By contrast, Gov. Phil Murphy of New Jersey, a Democrat elected in 2017 and re-elected in 2021, is moving full speed ahead with a California-type mandate requiring all new car sales to be electric by 2035. Polls show Murphy’s Jersey constituents are not keen on the policy change. In fact, more than half of state residents say they are not inclined to buy an electric car even with the mandates.

New Jersey has not voted for a Republican presidential candidate since George Bush Sr. won the state in 1988. But fresh polls show Biden leading Trump by just seven points in the Garden State. It is worth noting that New Jersey has a large block of unaffiliated voters that can be pliable in tight races such as the most recent gubernatorial campaign.

Murphy almost lost his re-election bid to Republican Jack Ciattarelli, a former assemblyman and businessman, who came within a few percentage points of pulling off an upset. Trump’s campaign rally in Wildwood, N.J., that attracted more than 100,000 people could also serve as a barometer for a potentially close election. A beach resort community, Wildwood is practically inaccessible without the kind of vehicles Biden and Newsom are attempting to ban.

The big prize though may be Pennsylvania where Trump is leading Biden in recent polls.
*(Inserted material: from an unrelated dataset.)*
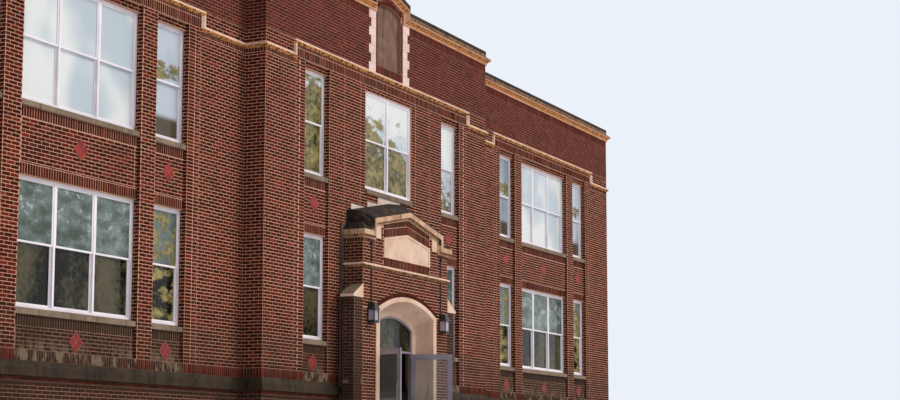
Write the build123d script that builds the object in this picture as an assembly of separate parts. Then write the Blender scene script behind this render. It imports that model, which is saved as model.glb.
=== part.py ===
from build123d import *
import os
from math import cos, radians, sin

# An elementary school of red brick: a basement and two storeys, with a centre block that stands
# forward of its two wings, and a gabled porch with an arched doorway in the middle.
# Millimetres. X runs along the front, Y from front to back, Z up from the ground.
# The origin is on the ground at the middle of the plan.

# Plan
depth = 16200
wall = 330
wing_setback = 520
centre_plain_wall = 1605
centre_pier = 1645
inner_plain_wall = 2040
outer_plain_wall = 1880

# Storeys
ground_slab_top = 160
water_table_foot = 1200
water_table_height = 260
water_table_slope = 105
water_table_proud = 55
storey_height = 3660
slab = 200

# Bays and windows
narrow_width = 1060
double_width = 2300
triple_width = 3420
pier_width = 460
bay_recess = 70
soldier_course = 203
brick_over_window = 140
sill_over_floor = 940
sill_height = 130
sill_proud = 45
window_height = 2310
frame_setback = 150
frame_depth = 100
flush_setback = 35
frame_face = 45
mullion_face = 52
sash_face = 36
sash_depth = 38
glass_thickness = 8

# Tile diamonds on the spandrels
tile_half_diagonal = 200
tile_proud = 12
lower_tile_over_table = 410
upper_tile_under_sill = 670

# String course
string_over_window = 85
string_step = 325
string_height = 110
string_proud = 60
string_top_slope = 18
string_margin = 400

# Parapets
wing_parapet_over_string = 1600
centre_parapet_rise = 270
roof_under_parapet = 680
cornice_foot = 270
cornice_crown = 120
cornice_proud = 120
cornice_fascia = 35
cornice_fascia_height = 50
cornice_bend = 0.6
cornice_lip = 28
coping_height = 125
coping_lip = 15
coping_wash_head = 30
coping_riser_proud = 15
coping_edge_slope = 12
coping_inner = 45

# Niche and its stepped gable
niche_half = 580
niche_over_string = 320
niche_rise = 140
niche_depth = 100
niche_panel_thickness = 30
gable_half = 960
gable_shoulder_rise = 200
gable_apex_rise = 490
quoin_inner = 685
quoin_narrow = 230
quoin_wide = 330
quoin_count = 7
quoin_proud = 12

# Entrance doors
door_height = 2140
door_frame_face = 50
door_frame_depth = 80
door_frame_setback = 20
transom_height = 50
fanlight_height = 490
leaf_thickness = 45
leaf_gap = 6
leaf_over_floor = 8
leaf_stile = 115
leaf_top_rail = 130
leaf_bottom_rail = 260
door_opening_angle = 110
hinge_margin = 240
knuckle_radius = 11
knuckle_length = 80
knuckle_gap = 0.4
pivot_proud = 12
closer_length = 280
closer_height = 60
closer_depth = 45
closer_under_head = 35
pull_height = 950
pull_length = 400
pull_radius = 12
pull_reach = 45
push_bar_height = 970
push_bar_face = 40
push_bar_depth = 25
push_bar_reach = 40
push_bar_mount = 50

# Arch surround
door_arch_half = 1050
door_arch_rise = 300
splay_half = 1270
splay_rise = 330
splay_lift = 80
splay_plane = 107
arch_half = 1350
arch_rise = 330
arch_lift = 210
trim_half = 1510
trim_rise = 380
trim_lift = 50
trim_proud = 20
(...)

There is also a competitive U.S. Senate race in that state between Sen. Robert Casey Jr., the Democratic incumbent, and Dave McCormick, the Republican challenger.

Polls show Casey is only ahead by six points. So far, Casey has been ducking and avoiding any questions about his position on EV mandates. With Trump already leading, and McCormick gaining in the Keystone State, anyone running on a platform of “Save Our Cars” could have a field day.